Records to use:

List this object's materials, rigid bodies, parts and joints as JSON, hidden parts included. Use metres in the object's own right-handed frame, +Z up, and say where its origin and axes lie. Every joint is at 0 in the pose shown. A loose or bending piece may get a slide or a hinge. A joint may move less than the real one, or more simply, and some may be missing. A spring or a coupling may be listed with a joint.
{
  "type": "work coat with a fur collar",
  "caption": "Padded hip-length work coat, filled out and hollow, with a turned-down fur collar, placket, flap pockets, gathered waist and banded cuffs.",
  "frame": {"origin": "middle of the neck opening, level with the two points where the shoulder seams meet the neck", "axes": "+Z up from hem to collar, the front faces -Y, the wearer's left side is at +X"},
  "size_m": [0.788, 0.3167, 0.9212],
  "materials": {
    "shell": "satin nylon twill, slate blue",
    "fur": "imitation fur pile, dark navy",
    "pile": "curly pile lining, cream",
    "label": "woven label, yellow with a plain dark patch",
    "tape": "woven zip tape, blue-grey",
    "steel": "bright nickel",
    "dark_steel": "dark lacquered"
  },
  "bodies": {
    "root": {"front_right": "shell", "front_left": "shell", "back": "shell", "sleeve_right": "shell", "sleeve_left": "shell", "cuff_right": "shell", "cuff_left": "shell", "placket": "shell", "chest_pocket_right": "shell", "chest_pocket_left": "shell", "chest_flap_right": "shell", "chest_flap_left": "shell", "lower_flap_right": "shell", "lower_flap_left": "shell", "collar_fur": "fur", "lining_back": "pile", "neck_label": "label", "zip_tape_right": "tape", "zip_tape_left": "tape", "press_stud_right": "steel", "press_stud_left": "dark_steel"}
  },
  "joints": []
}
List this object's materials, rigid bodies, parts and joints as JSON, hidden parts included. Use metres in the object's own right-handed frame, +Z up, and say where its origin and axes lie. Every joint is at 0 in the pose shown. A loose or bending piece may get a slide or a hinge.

Task details:
Return each entry from the material above exactly as it appears.

Response to this exercise:
List this object's materials, rigid bodies, parts and joints as JSON, hidden parts included. Use metres in the object's own right-handed frame, +Z up, and say where its origin and axes lie. Every joint is at 0 in the pose shown. A loose or bending piece may get a slide or a hinge. A joint may move less than the real one, or more simply, and some may be missing. A spring or a coupling may be listed with a joint.
{
  "type": "work coat with a fur collar",
  "caption": "Padded hip-length work coat, filled out and hollow, with a turned-down fur collar, placket, flap pockets, gathered waist and banded cuffs.",
  "frame": {"origin": "middle of the neck opening, level with the two points where the shoulder seams meet the neck", "axes": "+Z up from hem to collar, the front faces -Y, the wearer's left side is at +X"},
  "size_m": [0.788, 0.3167, 0.9212],
  "materials": {
    "shell": "satin nylon twill, slate blue",
    "fur": "imitation fur pile, dark navy",
    "pile": "curly pile lining, cream",
    "label": "woven label, yellow with a plain dark patch",
    "tape": "woven zip tape, blue-grey",
    "steel": "bright nickel",
    "dark_steel": "dark lacquered"
  },
  "bodies": {
    "root": {"front_right": "shell", "front_left": "shell", "back": "shell", "sleeve_right": "shell", "sleeve_left": "shell", "cuff_right": "shell", "cuff_left": "shell", "placket": "shell", "chest_pocket_right": "shell", "chest_pocket_left": "shell", "chest_flap_right": "shell", "chest_flap_left": "shell", "lower_flap_right": "shell", "lower_flap_left": "shell", "collar_fur": "fur", "lining_back": "pile", "neck_label": "label", "zip_tape_right": "tape", "zip_tape_left": "tape", "press_stud_right": "steel", "press_stud_left": "dark_steel"}
  },
  "joints": []
}
List this object's materials, rigid bodies, parts and joints as JSON, hidden parts included. Use metres in the object's own right-handed frame, +Z up, and say where its origin and axes lie. Every joint is at 0 in the pose shown. A loose or bending piece may get a slide or a hinge.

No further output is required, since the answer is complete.